Cytotoxicity analyses were performed using the IncuCyte S3 Live-Cell Analysis System (Sartorius, Göttingen, Germany). NCI-H1299 cells constitutively expressing the mCherry fluorescent protein were treated for 4 days with DAC + SB939 prior to the cytotoxicity assay and then transferred to a 96-well plate (2000 cells/well). NCI-H1299 cells were co-cultured with peptide-specific CD8+ T cells generated by aAPC-based priming, or unspecific CD8+ T cells as control, in a 2:1 or 1:1 effector to target cell ratio, respectively. Live-cell imaging pictures were taken every 2 h with ×10 magnification. To quantify NCI-H1299 cells, the red fluorescence areas were normalized to the respective measurement at t = 0 h. Error bars represent the standard error of the mean.

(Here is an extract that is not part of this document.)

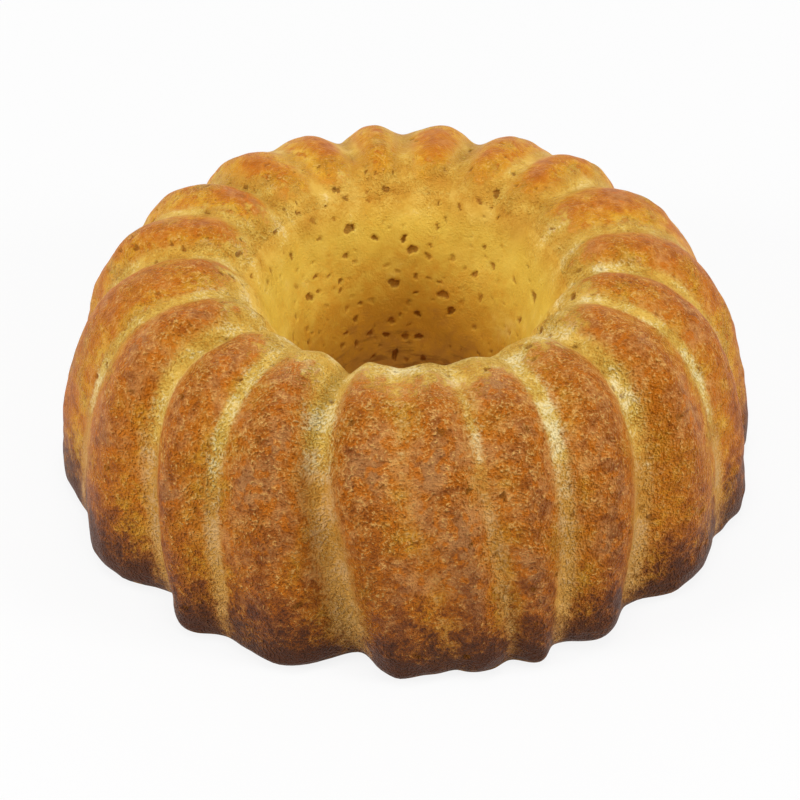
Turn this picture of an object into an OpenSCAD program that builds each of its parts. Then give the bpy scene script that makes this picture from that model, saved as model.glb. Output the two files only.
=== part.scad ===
// A baked ring cake with twenty ribs, standing crown up on its flat base.
// The browned ribbed crust, the pale skin of the tunnel, the base crust and the
// sponge inside them are separate layers that meet face to face.

/* [Ring] */
// Height from the table to the crown of the ring
height = 75; // [62:1:90]
// Radius of the rib crowns at the middle of the wall
wall_r = 103; // [95:1:115]
// How much wider the ring is at the table than at its middle
flare = 7.5; // [0:0.5:10]
// Radius of the circle along which the crown is highest
crown_r = 64; // [58:1:72]
// Height of the straight stretch at the foot of the wall
foot_h = 7; // [4:1:12]
// Radius that rounds the edge at the table
foot_round = 4; // [3:0.5:6]

/* [Tunnel] */
// Radius of the tunnel at the table
tunnel_r = 27; // [22:1:30]
// How much the tunnel widens for each millimetre of height
tunnel_taper = 0.26; // [0.1:0.02:0.3]

/* [Ribs] */
// Share of a valley's depth that is left on the crown of the ring
crown_share = 0.75; // [0.5:0.05:1]
// Radius inside which the valleys have faded out
fade_r = 40; // [36:1:48]
// Softness of the bottom of a valley, where 0 is a sharp crease
valley_soft = 0.5; // [0.1:0.05:1]

/* [Layers] */
// Thickness of the browned crust
crust_t = 2; // [1:0.5:3]
// Thickness of the pale skin that lines the tunnel
skin_t = 1.2; // [0.8:0.2:2]
// Thickness of the crust under the ring
base_t = 2.5; // [2:0.5:4]

/* [Hidden] */

// Exponents of the rounded outlines of the outer wall and of the funnel
wall_up = 2.6;
wall_out = 2.6;
funnel_up = 7.5;
funnel_out = 1.9;

// Each valley: its angle on the crown, its angle at the table, and its depth on
// the wall. 0 degrees faces -Y and the angles grow towards +X. The ribs of a real
// cake are uneven, and they lean where the batter has settled.
VALLEYS = [
    [-180, -180, 4.5], [-164.5, -164, 6], [-147.5, -147, 3], [-131, -130.5, 7],
    [-112, -113, 3.5], [-94, -98, 6.5], [-71, -70, 3.5], [-54.5, -43.5, 7.5],
    [-36, -29.5, 3.5], [-18, -8.5, 9.5], [-2, 7, 2.2], [12, 15.5, 2.8],
    [28.5, 23.5, 4], [48, 38.5, 8], [66, 62, 3.5], [83.5, 80, 5.5],
    [102.5, 99, 4], [128, 128, 6.5], [144, 142.5, 3.5], [162, 160.5, 7]
];
ribs = len(VALLEYS);

// Places across one rib, from one valley to the next, where a column of points stands
ACROSS = [0, 0.12, 0.3, 0.5, 0.7, 0.88];
columns = ribs * len(ACROSS);

// Rows of points: up the foot and the wall to the crown, then down the tunnel.
// The browned crust ends at the parting row, inside the mouth of the tunnel.
foot_rows = 3;
wall_rows = 10;
tunnel_rows = 8;
crown_row = foot_rows + wall_rows;
parting_row = crown_row + 4;
last_row = crown_row + tunnel_rows;

function mix(a, b, x) = a + (b - a) * x;
function power(x, e) = x <= 0 ? 0 : pow(x, e);
function clip(x) = max(0, min(1, x));

// Outline of the rib crowns as [radius, height], drawn in by the inset t
function foot_point(i, t) = [wall_r - t, mix(base_t, foot_h, i / foot_rows)];
function wall_point(a, t) = [
    crown_r + (wall_r - t - crown_r) * power(cos(a), 2 / wall_out),
    foot_h + (height - t - foot_h) * power(sin(a), 2 / wall_up)
];
function tunnel_wall(z, t) = tunnel_r + tunnel_taper * z + t;
function funnel_z(a, t) = max(base_t, (height - t) * power(sin(a), 2 / funnel_up));
function funnel_point(a, t) = let (z = funnel_z(a, t))
    [crown_r - (crown_r - tunnel_wall(z, t)) * power(cos(a), 2 / funnel_out), z];

// The angles are spaced so that the rows lie about evenly along the outline
function wall_angle(k) = 90 * k / wall_rows;
function funnel_angle(k) = k == tunnel_rows ? 0 : 90 - 88 * pow(k / tunnel_rows, 0.7);

function outline(i, t) =
    i <= foot_rows ? foot_point(i, t) :
    i <= crown_row ? wall_point(wall_angle(i - foot_rows), t) :
    funnel_point(funnel_angle(i - crown_row), t);

// Direction from the outline into the cake
function inward(i, t) =
    i == 0 || i == last_row ? [0, 0] :
    let (d = outline(i + 1, t) - outline(i - 1, t), n = norm(d))
    [-d[1] / n, d[0] / n];

// Share of a valley's depth at each row, and how far its lean has grown there
function climb(p) = clip((p[1] - foot_h) / (height - foot_h));
function share(i, p) = i <= crown_row
    ? mix(crown_share, 1, 1 - pow(climb(p), 3))
    : crown_share * power(clip((p[0] - fade_r) / (crown_r - fade_r)), 0.8);
function lean(i, p) = i <= crown_row ? 1 - climb(p) : 0;

// Depth across a rib: 1 in the valley and 0 on the rib's crown
function dip(x) = let (s = valley_soft)
    1 - (sqrt(pow(sin(180 * x), 2) + s * s) - s) / (sqrt(1 + s * s) - s);

// How far the rounded edge at the table draws the foot in
function edge_in(z) = let (q = clip(1 - z / foot_round))
    foot_round * (1 - sqrt(1 - q * q));

function valley(k, n) = VALLEYS[k % ribs][n] + (k < ribs ? 0 : n < 2 ? 360 : 0);
function depth(k, x) = dip(x) * valley(x <= 0.5 ? k : k + 1, 2);

// Point of the surface at row i, rib k and place x across the rib, at inset t
function surface_point(i, k, x, t) =
    let (
        p = outline(i, t),
        n = inward(i, t),
        d = depth(k, x) * share(i, p),
        w = lean(i, p),
        crown_a = mix(valley(k, 0), valley(k + 1, 0), x),
        table_a = mix(valley(k, 1), valley(k + 1, 1), x),
        a = mix(crown_a, table_a, w),
        is_foot = i <= foot_rows,
        out = i <= crown_row ? flare * w : 0,
        r = p[0] + (is_foot ? -d : n[0] * d) + out - (i == 0 ? edge_in(p[1]) : 0),
        z = p[1] + (is_foot ? 0 : n[1] * d)
    )
    [r * sin(a), -r * cos(a), z];

// One upright column of surface points between two rows
function column(j, from, to, t) =
    let (k = floor(j / len(ACROSS)), x = ACROSS[j % len(ACROSS)])
    [for (i = [from:to]) surface_point(i, k, x, t)];

function turned(list) = [for (i = [len(list) - 1:-1:0]) list[i]];

// The inset thins from the crust's to the tunnel skin's below the parting row
function skin_inset(i) = i <= parting_row ? crust_t : skin_t;
function inner_column(j, from, to) =
    let (k = floor(j / len(ACROSS)), x = ACROSS[j % len(ACROSS)])
    [for (i = [from:to]) surface_point(i, k, x, skin_inset(i))];

// A closed ring through one closed section for each column
module ring(sections) {
    n = len(sections);
    m = len(sections[0]);
    polyhedron(
        points = [for (s = sections) each s],
        faces = [
            for (j = [0:n - 1], i = [0:m - 1])
                let (
                    a = j * m + i,
                    b = j * m + (i + 1) % m,
                    c = ((j + 1) % n) * m + (i + 1) % m,
                    d = ((j + 1) % n) * m + i
                )
                each [[a, b, c], [a, c, d]]
        ]
    );
}

// The yellow sponge: the whole ring inside its three crusts
module crumb() {
    color("#e8c062")
        ring([for (j = [0:columns - 1]) inner_column(j, 0, last_row)]);
}

// The browned, ribbed skin from the base up over the crown to the tunnel's mouth
module fluted_crust() {
    color("#b96a22")
        ring([
            for (j = [0:columns - 1])
                concat(
                    column(j, 0, parting_row, 0),
                    turned(inner_column(j, 0, parting_row))
                )
        ]);
}

// The pale skin with open pores that lines the tunnel
module tunnel_skin() {
    color("#d9ab4a")
        ring([
            for (j = [0:columns - 1])
                concat(
                    column(j, parting_row, last_row, 0),
                    turned(inner_column(j, parting_row, last_row))
                )
        ]);
}

// The dark flat crust on which the cake stands, drawn in at the rounded edge
module base_crust() {
    draw_in = edge_in(base_t / 2) - edge_in(base_t);
    rim = [
        for (j = [0:columns - 1])
            let (p = column(j, 0, 0, 0)[0], r = norm([p[0], p[1]]), k = 1 - draw_in / r)
            [p[0] * k, p[1] * k]
    ];
    color("#6b3d1c")
        difference() {
            linear_extrude(base_t) polygon(rim);
            translate([0, 0, -1]) cylinder(r = tunnel_wall(base_t, 0), h = base_t + 2, $fn = 96);
        }
}

crumb();
fluted_crust();
tunnel_skin();
base_crust();
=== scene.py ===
import math

import bmesh
import bpy
import numpy as np
from mathutils import Matrix, Vector, noise
from types import SimpleNamespace


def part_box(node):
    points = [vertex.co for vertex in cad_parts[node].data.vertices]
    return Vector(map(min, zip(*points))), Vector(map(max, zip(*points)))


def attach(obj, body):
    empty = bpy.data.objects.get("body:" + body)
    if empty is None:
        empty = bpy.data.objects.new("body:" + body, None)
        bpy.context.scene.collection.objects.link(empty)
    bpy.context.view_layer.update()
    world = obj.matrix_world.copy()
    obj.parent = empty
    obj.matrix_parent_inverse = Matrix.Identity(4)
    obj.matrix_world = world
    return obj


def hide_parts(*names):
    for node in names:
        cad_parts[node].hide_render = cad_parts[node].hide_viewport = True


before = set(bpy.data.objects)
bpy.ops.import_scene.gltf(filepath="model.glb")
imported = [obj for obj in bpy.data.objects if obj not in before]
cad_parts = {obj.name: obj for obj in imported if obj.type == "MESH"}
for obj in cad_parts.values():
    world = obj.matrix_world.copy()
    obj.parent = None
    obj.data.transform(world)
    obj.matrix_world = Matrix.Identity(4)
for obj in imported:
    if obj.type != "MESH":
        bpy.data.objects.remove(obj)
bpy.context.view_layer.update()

# Crumb. The yellow sponge of the ring. The batter rises in a fluted tube tin, so the
# crumb takes the tin's twenty flutes, and gas leaves it full of small cells. The
# three crusts are not put on it: they form where the batter meets the hot tin.
mm = 0.001

# The ring as the tin shapes it. Its height and the two heights at which the pieces
# meet come from the frame, and the rest are the named sizes of the part's source.
ring_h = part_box("fluted_crust")[1].z
base_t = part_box("base_crust")[1].z
parting_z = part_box("tunnel_skin")[1].z
foot_h = 7 * mm
foot_round = 4 * mm
flare = 7.5 * mm
wall_r = 103 * mm
crown_r = 64 * mm
tunnel_r = 27 * mm
tunnel_taper = 0.26
crown_share = 0.75
fade_r = 40 * mm
valley_soft = 0.5
crust_t = 2 * mm
skin_t = 1.2 * mm

# Exponents of the rounded outlines of the outer wall and of the funnel
wall_up = 2.6
wall_out = 2.6
funnel_up = 7.5
funnel_out = 1.9

# The ribs stay whole down to this depth under the surface, and fade out below it
ribs_whole = 5 * mm
ribs_fade = 30 * mm

# Each valley between two ribs: its angle on the crown and at the table in degrees,
# and its depth on the wall in millimetres. 0 faces -Y and the angles grow to +X.
valleys = [
    (-180, -180, 4.5), (-164.5, -164, 6), (-147.5, -147, 3), (-131, -130.5, 7),
    (-112, -113, 3.5), (-94, -98, 6.5), (-71, -70, 3.5), (-54.5, -43.5, 7.5),
    (-36, -29.5, 3.5), (-18, -8.5, 9.5), (-2, 7, 2.2), (12, 15.5, 2.8),
    (28.5, 23.5, 4), (48, 38.5, 8), (66, 62, 3.5), (83.5, 80, 5.5),
    (102.5, 99, 4), (128, 128, 6.5), (144, 142.5, 3.5), (162, 160.5, 7),
]
ribs = len(valleys)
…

RT-qPCR expression analysis

RT-qPCR expression analysis for LTR12C was performed as described previously18. Briefly, 1 µg RNA was reverse transcribed using random hexamers and Superscript III Reverse Transcriptase (ThermoFisher Scientific) according to the manufacturer’s instructions. qPCR was performed on the Roche Lightcycler 480 system using primaQUANT CYBR mix (Steinbrenner Laborsysteme GmbH, Wiesenbach, Germany) and primers against LTR12C (TCACTCTTTGGGTCCACACT and TGGAGTTGTTCGTTCCTCCC) or GAPDH (AGCCACATCGCTCAGACAC and GCCCAATACGACCAAATCC). Quantification was performed using the ΔΔCt method and the housekeeping gene GAPDH was used for normalization.

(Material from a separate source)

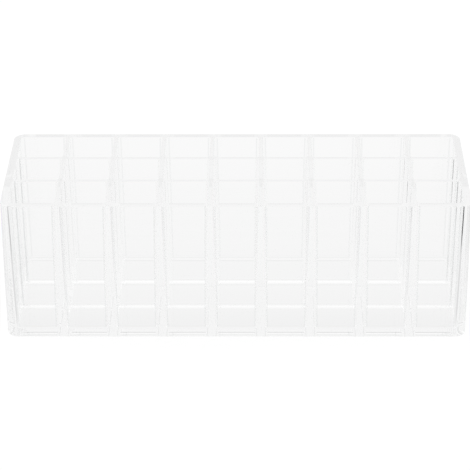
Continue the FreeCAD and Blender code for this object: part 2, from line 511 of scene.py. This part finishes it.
def finish_piece(piece: bpy.types.Object) -> None:
    """Scales a piece to metres, cleans it and shades its rounds smooth and its flats flat."""
    shape = bmesh.new()
    shape.from_mesh(piece.data)
    bmesh.ops.remove_doubles(shape, verts=shape.verts, dist=MERGE_WITHIN)
    bmesh.ops.dissolve_degenerate(shape, edges=shape.edges, dist=MERGE_WITHIN)
    bmesh.ops.recalc_face_normals(shape, faces=shape.faces)
    bmesh.ops.transform(shape, matrix=Matrix.Scale(METRES_PER_MM, 4), verts=shape.verts)
    for face in shape.faces:
        face.smooth = True
    for edge in shape.edges:
        kinds = {face.material_index == Face.BONDED.value for face in edge.link_faces}
        edge.smooth = edge.calc_face_angle(math.pi) < SMOOTH_ANGLE and len(kinds) == 1
    shape.to_mesh(piece.data)
    shape.free()
    flats = piece.modifiers.new("flat_walls", "WEIGHTED_NORMAL")
    flats.mode = "FACE_AREA"
    flats.weight = 50
    flats.keep_sharp = True


# The organiser


@dataclass
class Lattice:
    """The grid of cells, and the sizes that all its pieces share, in millimetres."""

    columns: int = 9
    rows: int = 3
    pitch: float = 24.0
    height: float = 71.2
    floor: float = 2.6
    outer_wall: float = 3.8
    divider_rim: float = 2.0
    divider_foot: float = 3.6
    cell_round: float = 1.5
    floor_round: float = 1.3
    rim_round: float = 0.5
    # The faces of a corner radius next to a long wall, which get a darker tint as painted shade:
    # those whose direction has this much of X in it.
    least_lean: float = 0.05
    most_lean: float = 0.45
    seat_step: float = 0.3
    ridge: float = 1.4
    groove: float = 0.8
    groove_depth: float = 1.2
    bond: float = 0.05
    lap: float = 37.0
    # How much thicker a short divider starts on each face, for the cores to cut back.
    spare: float = 0.5
    # Faces round a quarter turn of a cell's fillets and of a rim.
    fillet_segments: int = 7
    rim_segments: int = 5

    def __post_init__(self) -> None:
        """Works out the places that follow from the sizes."""
        self.reach = self.divider_foot / 2 + self.cell_round + self.seat_step
        self.seam_x = self.columns * self.pitch / 2 - self.reach
        self.seam_y = self.rows * self.pitch / 2 - self.reach
        self.seat = self.floor + self.ridge
        self.tongue = self.groove / 2 - self.bond
        self.tongue_reach = self.groove_depth - self.bond
        self.length = self.columns * self.pitch - self.divider_rim + 2 * self.outer_wall
        self.depth = self.rows * self.pitch - self.divider_rim + 2 * self.outer_wall

    def cell_steps(self) -> list[Vector]:
        """The middle of every cell."""
        return [
            Vector(
                (
                    (column - (self.columns - 1) / 2) * self.pitch,
                    (row - (self.rows - 1) / 2) * self.pitch,
                    0,
                )
            )
            for row in range(self.rows)
            for column in range(self.columns)
        ]

    def column_places(self) -> list[float]:
        """The X of every short divider, left to right."""
        return [
            (number - (self.columns - 2) / 2) * self.pitch for number in range(self.columns - 1)
        ]

    def row_places(self) -> list[float]:
        """The Y of every long divider, front to back."""
        return [(number - (self.rows - 2) / 2) * self.pitch for number in range(self.rows - 1)]

    def core(self) -> bmesh.types.BMesh:
        """The room in one cell: drafted, rounded below and up the corners, flared at the rim.

        Returns:
            A closed shape that reaches a little above the rim.
        """
        half_rim = (self.pitch - self.divider_rim) / 2
        half_foot = (self.pitch - self.divider_foot) / 2
        draft = (half_rim - half_foot) / (self.height - self.floor)
        top = self.height - self.rim_round
        half_top = half_rim - draft * self.rim_round
        shape = block((-half_top, -half_top, self.floor), (half_top, half_top, top), Face.OPEN)
        lower = [vert for vert in shape.verts if vert.co.z < top - CLEAR_OF]
        narrowing = Matrix.Diagonal((half_foot / half_top, half_foot / half_top, 1, 1))
        bmesh.ops.transform(shape, matrix=narrowing, verts=lower)
        round_edges(shape, upright_edges(shape), self.cell_round, self.fillet_segments)
        below = [
            edge
            for edge in shape.edges
            if max(vert.co.z for vert in edge.verts) < self.floor + CLEAR_OF
        ]
        round_edges(shape, below, self.floor_round, self.fillet_segments)
        straight = half_top - self.cell_round
        shape.normal_update()
        # The faces where a corner radius starts get the darker tint of painted shade.
        for face in shape.faces:
            leaning = self.least_lean < abs(face.normal.x) < self.most_lean
            if leaning and face.calc_center_median().z > self.floor + self.floor_round:
                face.material_index = Face.PAINTED_SHADE_RADIUS.value

        mouth = max(shape.faces, key=lambda face: face.calc_center_median().z)
        ring = [vert.co.copy() for vert in mouth.verts]
        turns = [
            math.pi / 2 * step / self.rim_segments for step in range(1, self.rim_segments + 1)
        ]
        profile = [
            (self.rim_round * (1 - math.cos(turn)), top + self.rim_round * math.sin(turn))
            for turn in turns
        ]
        profile.append((profile[-1][0], self.height + self.rim_round))
        for outward, level in profile:
            grown = bmesh.ops.extrude_face_region(shape, geom=[mouth])["geom"]
            bmesh.ops.delete(shape, geom=[mouth], context="FACES_ONLY")
            mouth = next(item for item in grown if isinstance(item, bmesh.types.BMFace))
            for vert in mouth.verts:
                heading = vert.co.xy.normalized()
                start = min(ring, key=lambda place: (place.xy.normalized() - heading).length)
                corner = Vector(
                    [max(-straight, min(straight, value)) for value in (start.x, start.y)]
                )
                away = (start.xy - corner).normalized()
                vert.co = (*(start.xy + away * outward), level)
        return shape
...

Riboseq library preparation

DMSO and DAC + SB939-treated NCI-H1299 cells were further treated with 100 µg/ml Cycloheximide (CHX, C4859, Sigma-Aldrich) alone, or in combination with 2 µg/ml Harringtonine (HAR, LKT-H0169, Biomol GmbH) and incubated at 37 °C for 10 min. Ribosome profiling was performed as described previously88.

Riboseq data processing

Sample adapters were trimmed using cutadapt (v2.6) and demultiplexed with barcode_splitter from FASTX-toolkit (v0.0.6). Small fragments (x < 30 nt) were dropped. Unique molecular identifier (UMI) extraction was performed using umi_tools (v1.0.1). By BLAST-Like Alignment Tool, rRNA reads were filtered and discarded. The rRNA index for Rn5s, Rn18s, Rs5-8s1 was constructed from NCBI annotations. The remaining reads were aligned with Spliced Transcripts Alignment to a Reference (STAR) (v2.7.10) to GRCh37/hg19. Following, PCR duplicates were removed using umi_tools.

Software and statistical analysis

All figures and statistical analyses were generated using R v3.689 and GraphPad Prism (GraphPad Software, San Diego). The cytotoxicity analyses were evaluated with a two‐way analysis of variance (ANOVA). Schematic overview figures were created with BioRender.com.

Reporting summary

Further information on research design is available in the Nature Portfolio Reporting Summary linked to this article.